GIVEN EXERCISE => Going from the top of the data below, give again each line through the one containing "strip_edge_r = 0.8; // [0.4:0.1:1.5]", both ends kept.

DATA EXTRACT =>
◇ ◇ ◇ ◇
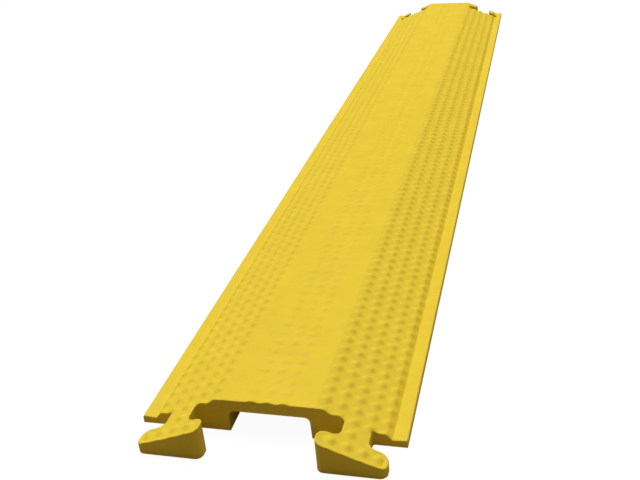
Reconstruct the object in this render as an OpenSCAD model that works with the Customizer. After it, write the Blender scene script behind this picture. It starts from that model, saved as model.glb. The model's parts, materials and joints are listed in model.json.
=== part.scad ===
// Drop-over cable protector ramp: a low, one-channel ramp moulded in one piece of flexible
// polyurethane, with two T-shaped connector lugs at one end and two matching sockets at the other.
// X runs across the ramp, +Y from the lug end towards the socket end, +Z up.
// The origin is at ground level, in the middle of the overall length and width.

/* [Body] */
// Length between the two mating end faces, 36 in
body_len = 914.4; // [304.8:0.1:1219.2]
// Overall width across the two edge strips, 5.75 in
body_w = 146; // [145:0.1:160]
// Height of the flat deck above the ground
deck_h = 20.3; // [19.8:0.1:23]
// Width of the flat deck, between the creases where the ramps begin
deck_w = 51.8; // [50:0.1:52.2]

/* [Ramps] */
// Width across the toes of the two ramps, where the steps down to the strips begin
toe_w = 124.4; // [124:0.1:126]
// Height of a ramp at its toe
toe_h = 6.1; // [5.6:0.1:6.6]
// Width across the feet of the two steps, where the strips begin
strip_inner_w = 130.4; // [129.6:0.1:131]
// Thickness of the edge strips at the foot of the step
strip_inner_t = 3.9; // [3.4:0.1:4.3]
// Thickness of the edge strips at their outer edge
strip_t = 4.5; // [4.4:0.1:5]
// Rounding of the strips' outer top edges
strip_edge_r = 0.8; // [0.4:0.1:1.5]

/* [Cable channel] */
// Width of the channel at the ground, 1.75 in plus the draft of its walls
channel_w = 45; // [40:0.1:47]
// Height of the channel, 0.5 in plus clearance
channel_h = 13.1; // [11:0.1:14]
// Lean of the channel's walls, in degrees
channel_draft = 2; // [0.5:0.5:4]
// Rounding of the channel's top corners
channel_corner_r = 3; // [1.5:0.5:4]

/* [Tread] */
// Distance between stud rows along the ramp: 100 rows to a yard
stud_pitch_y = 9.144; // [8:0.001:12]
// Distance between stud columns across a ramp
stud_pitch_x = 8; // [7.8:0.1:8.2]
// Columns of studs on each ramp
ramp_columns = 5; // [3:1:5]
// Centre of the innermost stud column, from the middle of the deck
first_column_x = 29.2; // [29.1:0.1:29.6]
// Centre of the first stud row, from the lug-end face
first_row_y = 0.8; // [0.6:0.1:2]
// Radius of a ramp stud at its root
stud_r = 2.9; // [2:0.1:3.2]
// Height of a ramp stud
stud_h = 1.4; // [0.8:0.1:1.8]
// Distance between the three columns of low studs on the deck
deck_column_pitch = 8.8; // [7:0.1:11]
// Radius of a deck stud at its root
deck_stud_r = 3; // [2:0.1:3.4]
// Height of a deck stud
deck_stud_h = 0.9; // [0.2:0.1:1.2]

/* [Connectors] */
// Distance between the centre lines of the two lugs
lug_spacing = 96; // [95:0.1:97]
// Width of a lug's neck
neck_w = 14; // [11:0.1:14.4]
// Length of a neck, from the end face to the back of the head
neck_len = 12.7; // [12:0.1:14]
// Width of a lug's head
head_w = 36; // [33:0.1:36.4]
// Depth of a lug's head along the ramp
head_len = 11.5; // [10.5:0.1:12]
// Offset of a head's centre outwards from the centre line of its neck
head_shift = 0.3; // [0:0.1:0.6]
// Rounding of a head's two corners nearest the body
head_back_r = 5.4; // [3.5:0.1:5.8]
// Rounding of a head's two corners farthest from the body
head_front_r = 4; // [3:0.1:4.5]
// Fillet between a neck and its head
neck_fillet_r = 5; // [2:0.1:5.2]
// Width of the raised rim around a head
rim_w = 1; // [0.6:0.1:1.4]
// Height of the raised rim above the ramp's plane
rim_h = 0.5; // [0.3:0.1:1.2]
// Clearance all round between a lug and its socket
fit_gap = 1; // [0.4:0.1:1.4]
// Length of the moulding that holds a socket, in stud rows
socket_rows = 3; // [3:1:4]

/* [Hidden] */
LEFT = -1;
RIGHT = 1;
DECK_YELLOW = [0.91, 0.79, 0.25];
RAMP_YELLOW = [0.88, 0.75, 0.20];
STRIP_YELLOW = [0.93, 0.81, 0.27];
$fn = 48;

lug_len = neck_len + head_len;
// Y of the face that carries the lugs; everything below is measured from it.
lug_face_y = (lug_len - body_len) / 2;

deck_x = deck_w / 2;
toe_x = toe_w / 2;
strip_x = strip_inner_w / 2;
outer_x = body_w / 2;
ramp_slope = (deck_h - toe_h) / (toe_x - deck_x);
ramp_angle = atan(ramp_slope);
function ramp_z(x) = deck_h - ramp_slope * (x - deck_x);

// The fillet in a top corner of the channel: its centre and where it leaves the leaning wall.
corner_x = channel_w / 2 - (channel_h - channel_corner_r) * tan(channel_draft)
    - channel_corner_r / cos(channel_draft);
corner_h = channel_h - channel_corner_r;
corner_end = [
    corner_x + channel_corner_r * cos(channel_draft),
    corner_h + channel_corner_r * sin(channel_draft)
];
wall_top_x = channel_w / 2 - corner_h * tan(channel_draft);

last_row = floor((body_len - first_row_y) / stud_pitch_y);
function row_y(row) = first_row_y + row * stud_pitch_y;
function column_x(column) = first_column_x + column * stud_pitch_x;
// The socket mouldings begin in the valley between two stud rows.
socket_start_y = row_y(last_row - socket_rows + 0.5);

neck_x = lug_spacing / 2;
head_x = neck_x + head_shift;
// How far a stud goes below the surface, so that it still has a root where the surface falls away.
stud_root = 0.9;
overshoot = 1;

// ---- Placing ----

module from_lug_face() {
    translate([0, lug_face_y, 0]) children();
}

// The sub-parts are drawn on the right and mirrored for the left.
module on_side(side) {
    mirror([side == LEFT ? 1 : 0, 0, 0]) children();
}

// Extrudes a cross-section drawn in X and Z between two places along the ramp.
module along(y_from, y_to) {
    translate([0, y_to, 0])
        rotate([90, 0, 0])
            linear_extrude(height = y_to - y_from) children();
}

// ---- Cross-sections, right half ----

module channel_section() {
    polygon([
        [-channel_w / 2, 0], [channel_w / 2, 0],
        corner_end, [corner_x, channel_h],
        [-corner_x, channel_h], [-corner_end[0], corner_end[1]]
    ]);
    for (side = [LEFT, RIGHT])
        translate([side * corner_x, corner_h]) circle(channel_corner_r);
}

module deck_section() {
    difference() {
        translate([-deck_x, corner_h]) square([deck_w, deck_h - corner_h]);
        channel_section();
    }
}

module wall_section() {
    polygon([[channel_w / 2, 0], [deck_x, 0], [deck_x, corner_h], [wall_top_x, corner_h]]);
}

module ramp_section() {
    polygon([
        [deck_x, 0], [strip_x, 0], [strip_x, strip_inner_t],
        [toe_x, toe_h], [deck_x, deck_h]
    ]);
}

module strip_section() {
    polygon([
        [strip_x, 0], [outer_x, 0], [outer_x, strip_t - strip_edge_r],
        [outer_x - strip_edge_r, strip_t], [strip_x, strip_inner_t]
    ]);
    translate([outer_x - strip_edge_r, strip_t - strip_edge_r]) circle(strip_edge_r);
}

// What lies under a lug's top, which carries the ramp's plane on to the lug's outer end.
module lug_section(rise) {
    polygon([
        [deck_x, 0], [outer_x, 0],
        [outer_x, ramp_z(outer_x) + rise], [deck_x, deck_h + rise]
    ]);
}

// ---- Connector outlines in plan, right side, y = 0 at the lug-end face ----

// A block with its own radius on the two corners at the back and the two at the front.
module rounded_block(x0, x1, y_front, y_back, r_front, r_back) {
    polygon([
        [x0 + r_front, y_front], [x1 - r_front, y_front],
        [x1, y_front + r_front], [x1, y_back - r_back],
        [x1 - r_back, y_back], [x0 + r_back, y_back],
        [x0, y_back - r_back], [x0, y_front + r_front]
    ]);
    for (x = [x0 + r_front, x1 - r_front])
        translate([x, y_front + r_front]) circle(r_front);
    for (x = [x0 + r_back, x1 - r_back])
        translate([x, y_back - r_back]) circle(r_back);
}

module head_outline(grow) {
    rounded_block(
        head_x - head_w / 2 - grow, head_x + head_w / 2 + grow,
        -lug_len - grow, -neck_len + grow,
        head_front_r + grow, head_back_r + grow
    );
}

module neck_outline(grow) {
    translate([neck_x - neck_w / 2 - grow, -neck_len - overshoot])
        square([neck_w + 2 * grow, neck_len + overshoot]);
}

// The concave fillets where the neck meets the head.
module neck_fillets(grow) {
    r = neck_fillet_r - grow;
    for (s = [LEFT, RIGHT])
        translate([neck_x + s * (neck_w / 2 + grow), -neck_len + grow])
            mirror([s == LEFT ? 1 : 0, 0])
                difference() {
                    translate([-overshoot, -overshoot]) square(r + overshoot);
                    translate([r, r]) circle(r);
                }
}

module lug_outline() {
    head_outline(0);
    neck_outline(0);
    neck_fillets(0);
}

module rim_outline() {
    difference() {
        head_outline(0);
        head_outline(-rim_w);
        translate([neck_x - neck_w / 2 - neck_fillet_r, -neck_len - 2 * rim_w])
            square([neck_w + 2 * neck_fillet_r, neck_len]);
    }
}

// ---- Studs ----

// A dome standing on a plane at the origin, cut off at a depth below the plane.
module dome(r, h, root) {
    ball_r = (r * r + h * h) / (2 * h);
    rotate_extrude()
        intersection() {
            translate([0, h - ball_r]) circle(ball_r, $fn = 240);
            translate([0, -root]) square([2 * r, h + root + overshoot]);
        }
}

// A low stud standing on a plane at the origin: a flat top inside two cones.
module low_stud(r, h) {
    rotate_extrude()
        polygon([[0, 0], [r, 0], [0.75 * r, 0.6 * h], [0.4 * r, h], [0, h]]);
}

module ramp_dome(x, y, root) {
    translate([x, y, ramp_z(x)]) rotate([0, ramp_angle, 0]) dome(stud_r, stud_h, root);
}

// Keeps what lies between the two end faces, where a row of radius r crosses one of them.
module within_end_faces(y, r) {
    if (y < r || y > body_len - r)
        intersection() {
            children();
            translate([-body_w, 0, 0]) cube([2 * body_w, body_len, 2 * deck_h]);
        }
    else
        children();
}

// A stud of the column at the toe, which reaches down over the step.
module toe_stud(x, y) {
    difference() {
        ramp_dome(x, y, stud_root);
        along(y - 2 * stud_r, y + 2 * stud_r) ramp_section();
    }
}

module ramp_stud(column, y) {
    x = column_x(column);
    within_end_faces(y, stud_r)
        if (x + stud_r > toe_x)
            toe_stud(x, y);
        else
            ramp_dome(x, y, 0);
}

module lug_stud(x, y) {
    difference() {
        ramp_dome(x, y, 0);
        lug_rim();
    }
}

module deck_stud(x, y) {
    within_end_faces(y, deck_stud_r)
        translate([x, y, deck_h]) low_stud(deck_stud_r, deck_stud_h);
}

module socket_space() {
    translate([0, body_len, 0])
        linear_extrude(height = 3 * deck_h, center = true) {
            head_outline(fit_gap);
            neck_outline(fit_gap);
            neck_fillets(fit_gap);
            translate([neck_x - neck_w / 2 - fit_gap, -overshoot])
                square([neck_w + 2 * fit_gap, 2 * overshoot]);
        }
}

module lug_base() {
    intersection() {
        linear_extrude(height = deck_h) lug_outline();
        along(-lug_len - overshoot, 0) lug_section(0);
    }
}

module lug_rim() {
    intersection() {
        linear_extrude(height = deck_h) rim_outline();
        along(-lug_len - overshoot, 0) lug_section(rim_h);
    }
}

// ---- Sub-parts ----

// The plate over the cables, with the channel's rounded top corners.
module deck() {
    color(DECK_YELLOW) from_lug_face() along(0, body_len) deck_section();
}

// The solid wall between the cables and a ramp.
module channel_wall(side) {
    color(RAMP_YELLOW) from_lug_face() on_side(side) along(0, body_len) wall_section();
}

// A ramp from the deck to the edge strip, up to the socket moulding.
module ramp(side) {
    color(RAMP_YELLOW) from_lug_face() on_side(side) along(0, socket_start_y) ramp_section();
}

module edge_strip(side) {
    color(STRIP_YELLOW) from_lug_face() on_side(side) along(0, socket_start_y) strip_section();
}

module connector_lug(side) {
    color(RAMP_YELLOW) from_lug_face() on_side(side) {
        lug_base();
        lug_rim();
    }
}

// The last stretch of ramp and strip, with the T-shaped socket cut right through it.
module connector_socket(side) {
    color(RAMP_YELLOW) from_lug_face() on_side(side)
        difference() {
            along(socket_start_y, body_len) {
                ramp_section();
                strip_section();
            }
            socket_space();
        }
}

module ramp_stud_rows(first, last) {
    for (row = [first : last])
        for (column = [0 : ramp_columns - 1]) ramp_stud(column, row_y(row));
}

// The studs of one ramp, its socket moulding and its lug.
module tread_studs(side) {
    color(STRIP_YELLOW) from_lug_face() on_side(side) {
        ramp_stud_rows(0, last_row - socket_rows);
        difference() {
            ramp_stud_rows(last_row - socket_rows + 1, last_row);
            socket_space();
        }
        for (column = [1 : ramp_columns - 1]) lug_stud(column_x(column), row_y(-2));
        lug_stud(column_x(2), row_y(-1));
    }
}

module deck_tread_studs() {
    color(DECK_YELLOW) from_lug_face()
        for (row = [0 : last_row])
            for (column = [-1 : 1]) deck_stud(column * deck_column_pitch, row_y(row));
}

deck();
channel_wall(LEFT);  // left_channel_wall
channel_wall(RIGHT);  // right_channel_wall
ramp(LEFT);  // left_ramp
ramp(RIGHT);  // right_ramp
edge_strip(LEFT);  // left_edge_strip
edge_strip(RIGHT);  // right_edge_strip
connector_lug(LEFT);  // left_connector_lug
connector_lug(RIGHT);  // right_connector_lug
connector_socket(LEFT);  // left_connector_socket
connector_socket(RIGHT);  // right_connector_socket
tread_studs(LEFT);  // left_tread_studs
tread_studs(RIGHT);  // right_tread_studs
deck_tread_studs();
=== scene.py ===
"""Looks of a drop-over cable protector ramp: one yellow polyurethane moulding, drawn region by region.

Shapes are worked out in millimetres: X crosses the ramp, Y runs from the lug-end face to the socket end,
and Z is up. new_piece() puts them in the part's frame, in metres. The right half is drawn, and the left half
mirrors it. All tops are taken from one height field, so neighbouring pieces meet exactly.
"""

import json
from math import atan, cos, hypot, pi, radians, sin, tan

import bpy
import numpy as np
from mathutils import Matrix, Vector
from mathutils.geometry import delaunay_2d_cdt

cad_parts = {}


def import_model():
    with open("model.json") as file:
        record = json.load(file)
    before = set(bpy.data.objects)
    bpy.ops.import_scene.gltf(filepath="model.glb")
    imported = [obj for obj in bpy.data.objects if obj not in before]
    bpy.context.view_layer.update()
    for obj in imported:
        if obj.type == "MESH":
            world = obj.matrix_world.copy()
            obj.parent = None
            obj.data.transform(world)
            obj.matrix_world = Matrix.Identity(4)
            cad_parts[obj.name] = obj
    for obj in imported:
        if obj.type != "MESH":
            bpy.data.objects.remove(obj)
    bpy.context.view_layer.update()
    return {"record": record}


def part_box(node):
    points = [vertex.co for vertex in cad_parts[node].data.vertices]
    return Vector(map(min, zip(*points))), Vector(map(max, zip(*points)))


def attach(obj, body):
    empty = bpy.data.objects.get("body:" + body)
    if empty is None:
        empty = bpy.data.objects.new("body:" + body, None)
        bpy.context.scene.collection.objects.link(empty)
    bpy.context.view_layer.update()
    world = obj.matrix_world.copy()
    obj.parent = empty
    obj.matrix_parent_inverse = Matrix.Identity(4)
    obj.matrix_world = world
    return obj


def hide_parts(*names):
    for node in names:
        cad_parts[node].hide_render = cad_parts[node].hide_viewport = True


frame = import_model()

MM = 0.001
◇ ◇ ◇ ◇
OUTPUT FOR THIS EXERCISE =>
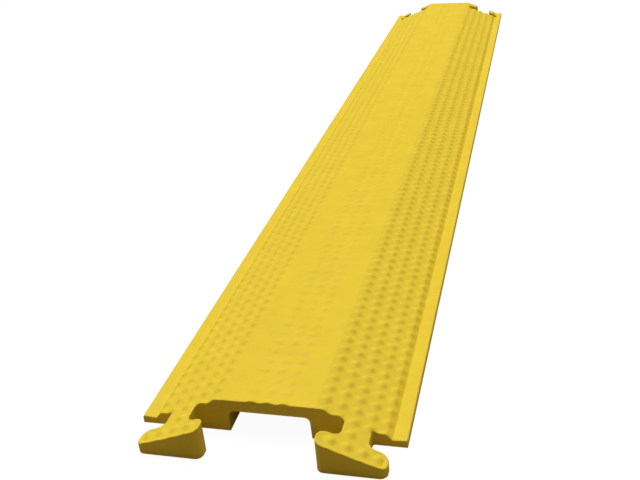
Reconstruct the object in this render as an OpenSCAD model that works with the Customizer. After it, write the Blender scene script behind this picture. It starts from that model, saved as model.glb. The model's parts, materials and joints are listed in model.json.
=== part.scad ===
// Drop-over cable protector ramp: a low, one-channel ramp moulded in one piece of flexible
// polyurethane, with two T-shaped connector lugs at one end and two matching sockets at the other.
// X runs across the ramp, +Y from the lug end towards the socket end, +Z up.
// The origin is at ground level, in the middle of the overall length and width.

/* [Body] */
// Length between the two mating end faces, 36 in
body_len = 914.4; // [304.8:0.1:1219.2]
// Overall width across the two edge strips, 5.75 in
body_w = 146; // [145:0.1:160]
// Height of the flat deck above the ground
deck_h = 20.3; // [19.8:0.1:23]
// Width of the flat deck, between the creases where the ramps begin
deck_w = 51.8; // [50:0.1:52.2]

/* [Ramps] */
// Width across the toes of the two ramps, where the steps down to the strips begin
toe_w = 124.4; // [124:0.1:126]
// Height of a ramp at its toe
toe_h = 6.1; // [5.6:0.1:6.6]
// Width across the feet of the two steps, where the strips begin
strip_inner_w = 130.4; // [129.6:0.1:131]
// Thickness of the edge strips at the foot of the step
strip_inner_t = 3.9; // [3.4:0.1:4.3]
// Thickness of the edge strips at their outer edge
strip_t = 4.5; // [4.4:0.1:5]
// Rounding of the strips' outer top edges
strip_edge_r = 0.8; // [0.4:0.1:1.5]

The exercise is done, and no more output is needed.